Without his royal attributes, King Lear looks like a tired, miserable old man according to Tomasz Boguslawski. Yann Legendre's proposal is completely different: a kind of stylized lily occupies a central place on the poster. This royal flower has the shape of the female sex. However, this is only an optical illusion. The reversed apostrophe separating the title refers to the fall.
Searching for new sources of inspiration, Shakespeare got inspired by the Scottish and English chronicles, alternated with the texts from Greek and Roman antiquity. As a playwright and a poet, he reconstructed the history of England in its own way, according to his interest that was sometimes raised by the tragic actuality. He didn't follow a chronological order. For his poster on which Richard II is being announced, Henryk Tomaszewski gave up on his usual style; no drawing, just a purple square in which the name of the author and the title of the play are mentioned.
Richard III was born mentally and physically deformed. Yet, the visual of the poster from 1985 consists of the photograph of a one-eyed man. This poster designer makes us think about how we look at other people's deformities (or differences). On Karel Míšek's poster, Richard III acquired the royal attributes (the crown and the ermine mantle) at the expense of his humanity. He falls into nothingness, with the blood splashes of his victims on his clothes.
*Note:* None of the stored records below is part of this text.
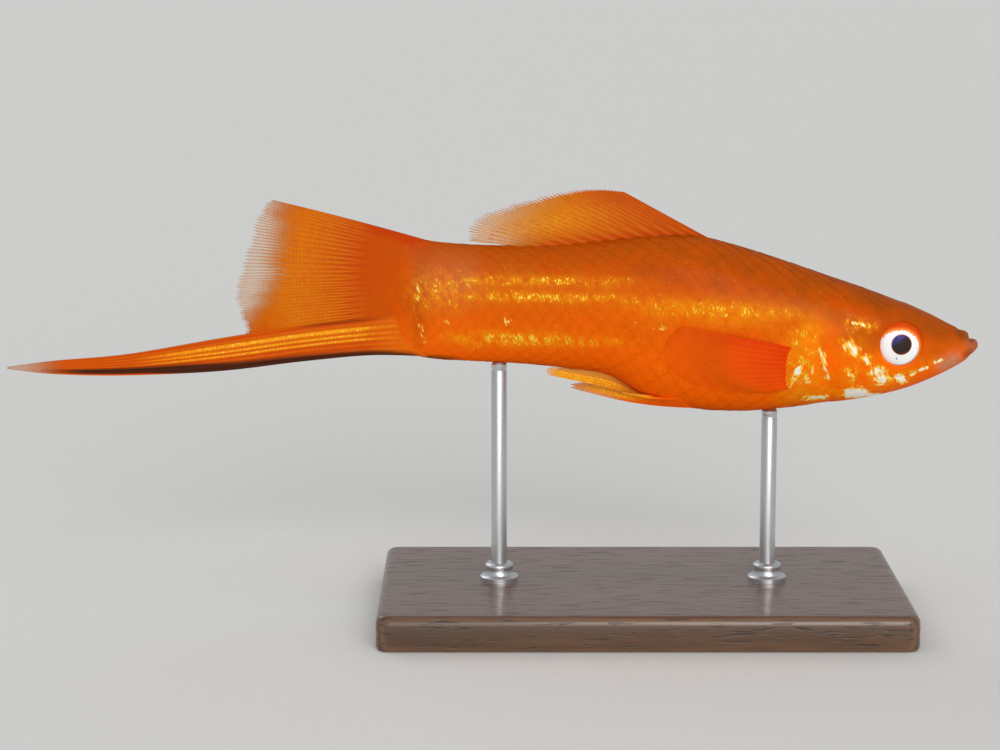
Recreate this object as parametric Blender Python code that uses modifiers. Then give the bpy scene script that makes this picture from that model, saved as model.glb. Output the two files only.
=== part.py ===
"""A male swordtail, life-size, as a still museum model on a plain two-rod stand.

The fish swims along +X with its back up (+Z); its right flank faces -Y. Sizes are millimetres and
are turned into metres where a mesh is made. The stand rests on z = 0.
"""

import math

import bmesh
import bpy
from mathutils import Matrix, Vector

for old in list(bpy.data.objects):
    bpy.data.objects.remove(old, do_unlink=True)

MM = 0.001
GAP = 0.3
SIDES = (("left", 1.0), ("right", -1.0))
QUARTER_TURN = Vector((0, 0, 1)).rotation_difference(Vector((0, 1, 0))).to_matrix()

# Stations of the body from the caudal fin's root to the mouth. Each is one ring, drawn through a point
# of the back and a point of the underside: x and z of both, half width, height of the widest level as a
# share of the depth, fullness above and below it (2 is an ellipse), and how far its sides lie behind.
STATIONS = {
    "caudal root": (-9.0, 43.85, -9.0, 30.3, 0.75, 0.50, 2.0, 2.0, 0.0),
    "peduncle end": (-6.6, 43.35, -6.6, 29.9, 1.60, 0.50, 2.0, 2.0, 0.0),
    "peduncle": (-2.0, 43.0, -2.0, 29.65, 2.20, 0.50, 2.0, 2.0, 0.0),
    "peduncle front": (3.0, 42.9, 3.0, 29.4, 2.70, 0.51, 2.0, 2.0, 0.0),
    "dorsal end": (8.0, 43.1, 8.0, 28.9, 3.30, 0.52, 2.0, 2.0, 0.0),
    "over anal fin": (13.0, 43.6, 13.0, 28.1, 3.85, 0.54, 2.0, 2.0, 0.0),
    "vent": (17.5, 44.0, 17.5, 25.5, 4.35, 0.56, 2.1, 2.0, 0.0),
    "dorsal front": (22.5, 44.1, 22.5, 24.2, 4.80, 0.57, 2.1, 2.1, 0.0),
    "belly": (28.0, 42.85, 28.0, 23.95, 5.15, 0.57, 2.1, 2.2, 0.0),
    "shoulder": (33.0, 41.25, 33.0, 24.3, 5.25, 0.57, 2.2, 2.2, 0.0),
    "gill opening": (37.5, 39.65, 37.5, 24.85, 5.15, 0.56, 2.3, 2.2, 0.0),
    "cheek": (42.0, 38.05, 42.0, 25.4, 4.90, 0.57, 2.5, 2.1, 0.0),
    "eye": (46.3, 36.5, 46.3, 26.3, 4.35, 0.58, 2.6, 2.0, 0.0),
    "snout": (49.6, 35.2, 49.6, 27.6, 3.50, 0.56, 2.4, 2.0, 0.1),
    "jaw root": (51.6, 34.2, 52.5, 29.0, 2.85, 0.54, 2.2, 2.0, 0.3),
    "behind lips": (52.9, 33.55, 54.2, 30.2, 2.35, 0.52, 2.1, 2.0, 0.45),
    "lip crest": (53.85, 32.95, 55.05, 31.6, 2.05, 0.50, 2.0, 2.0, 0.55),
    "lip inside": (53.65, 32.4, 54.6, 32.15, 1.65, 0.50, 2.0, 2.0, 0.55),
    "mouth pocket": (52.8, 31.8, 53.2, 31.5, 1.10, 0.50, 2.0, 2.0, 0.4),
}
RINGS_PER_STATION = 3
RING_POINTS = 32
NARROWEST = 0.2
JAW_SLOPE = Vector((-0.85, 0.0, -0.53))

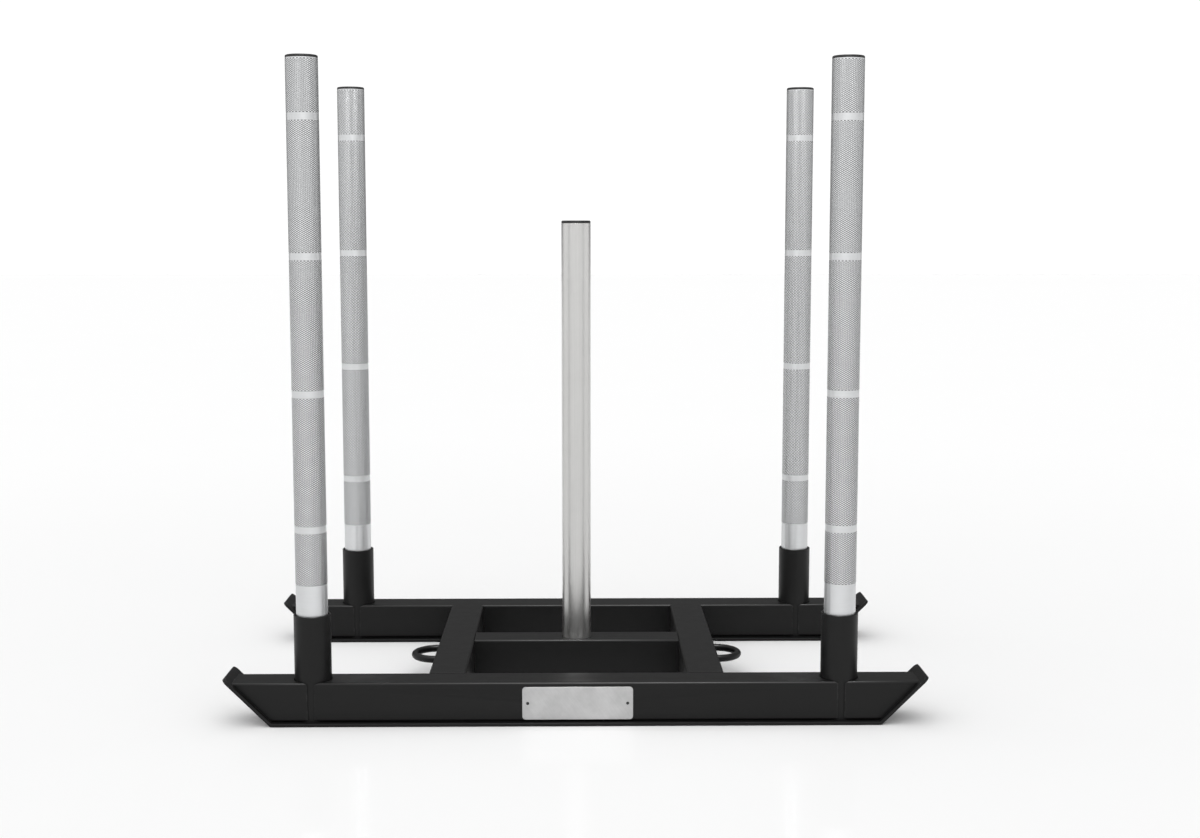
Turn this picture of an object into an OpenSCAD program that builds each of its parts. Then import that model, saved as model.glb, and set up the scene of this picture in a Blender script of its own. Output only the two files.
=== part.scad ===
// Push sled for the gym floor: two steel runners on upturned skid plates, two cross members,
// a centre beam with a plate post, four lift-out grip posts and a tow loop at each end.
// Frame: +X forwards along the runners, +Y to the left, +Z up; the origin is on the ground
// under the middle of the sled. All sizes are in millimetres and degrees.

/* [Layout] */
// Distance between the front and rear grip posts, centre to centre
post_pitch = 810; // [600:5:1100]
// Distance between the right and left runners, centre to centre
track = 533; // [400:1:700]
// Distance between the two cross members, centre to centre
cross_pitch = 402.4; // [220:0.2:500]
// Distance from a grip post's centre line out to the bend in the skid plate
toe_out = 61; // [45:0.5:120]

/* [Skid plates] */
// Width of the flat bar
skid_w = 82; // [64:1:110]
// How far a skid plate sits inwards of its runner's middle
skid_in = 2.2; // [0:0.1:4]
// Thickness of the flat bar
skid_t = 5; // [4:0.5:10]
// Angle of the upturned ends above the floor
toe_angle = 45; // [30:1:60]
// Radius inside the bend
bend_r = 3; // [1:0.5:8]
// How far an upturned end reaches past the top of its runner, along the slope
toe_over = 13.8; // [6:0.1:40]
// Radius of the corners at the tips
tip_r = 10; // [2:0.5:20]

/* [Runner tube] */
// Width of the runner tube
rail_w = 58.4; // [50:0.2:80]
// Height of the runner tube, and of the cross members and centre beam
tube_h = 61; // [50:0.5:80]
// Wall of the runner tube
rail_wall = 3; // [2:0.5:5]
// Outer corner radius of all the frame tubes
tube_r = 4; // [3:0.5:8]

/* [Cross members and centre beam] */
// Width of the cross member tube and of the centre beam tube
cross_w = 58.4; // [56:0.2:80]
// Wall of the cross member tube and of the centre beam tube
cross_wall = 3; // [2:0.5:5]

/* [Grip posts] */
// Outer diameter of the post tube
post_od = 48.3; // [42:0.1:52]
// Wall of the post tube
post_wall = 3; // [2:0.1:5]
// Length of a grip post, without its cap
post_len = 999; // [700:1:1200]
// Height of the knurling's lower end above the foot of the post
knurl_start = 209.5; // [180:0.5:240]
// Height that the knurling stands proud of the bare tube
knurl_rise = 0.2; // [0.1:0.05:0.6]
// Height of the lowest smooth ring's middle above the foot of the post
ring_start = 295; // [255:1:330]
// Distance from one smooth ring to the next
ring_pitch = 206; // [100:1:260]
// Width of a smooth ring between two knurled stretches
ring_w = 10.5; // [4:0.5:30]
// Plain rim left between the knurling and the top of the post
knurl_rim = 1.5; // [0.5:0.5:10]
// Bevel around the outer edges of a post's ends
post_bevel = 0.5; // [0.2:0.1:1]

/* [Sockets] */
// Free space around a post inside its socket, on the radius
socket_clear = 1.35; // [0.5:0.05:3]
// Wall of the socket tube
socket_wall = 2.8; // [2:0.1:6]
// Height of a socket above the top of the runner
socket_rise = 101.3; // [60:0.1:160]
// Bevel on both edges of a socket's mouth
socket_bevel = 0.6; // [0.2:0.1:1]
// Seam between a socket and the cut ends of the runner tube, on the radius
socket_seam = 1.3; // [0.1:0.1:4]

/* [Plate post] */
// Length of the plate post tube, without its cap
plate_post_len = 756; // [400:1:1000]
// Free space around the plate post in the hole of the centre beam, on the radius
plate_hole_clear = 0.9; // [0.3:0.1:2]
// Height of the steel plug in the foot of the plate post
foot_h = 30; // [15:1:60]
// Gap between the plug and the inside of the tube, on the radius
foot_clear = 0.1; // [0.05:0.05:0.3]
// Thread diameter of the screw that holds the plate post from below
screw_d = 8; // [6:1:10]
// Length of that screw under its head
screw_len = 25; // [16:1:60]
// Diameter of the screw's domed head
screw_head_d = 14; // [12:0.5:20]
// Height of the screw's head, which stays clear of the floor
screw_head_h = 4.2; // [3:0.1:4.6]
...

The circa 80 posters presented during the exhibition are the visual and synthetic representation of his work. In his works, Shakespeare wrote the legend of the English nation. On the posters announcing these works, we can see how society is like: tolerant or puritan, free or constrained. Their meeting is also the one between our era and the past.
(extracts from the catalogue ‘Shakespeare à la folie – Affiches internationales’, Diego Zaccaria, Editions du Limonaire, 2015).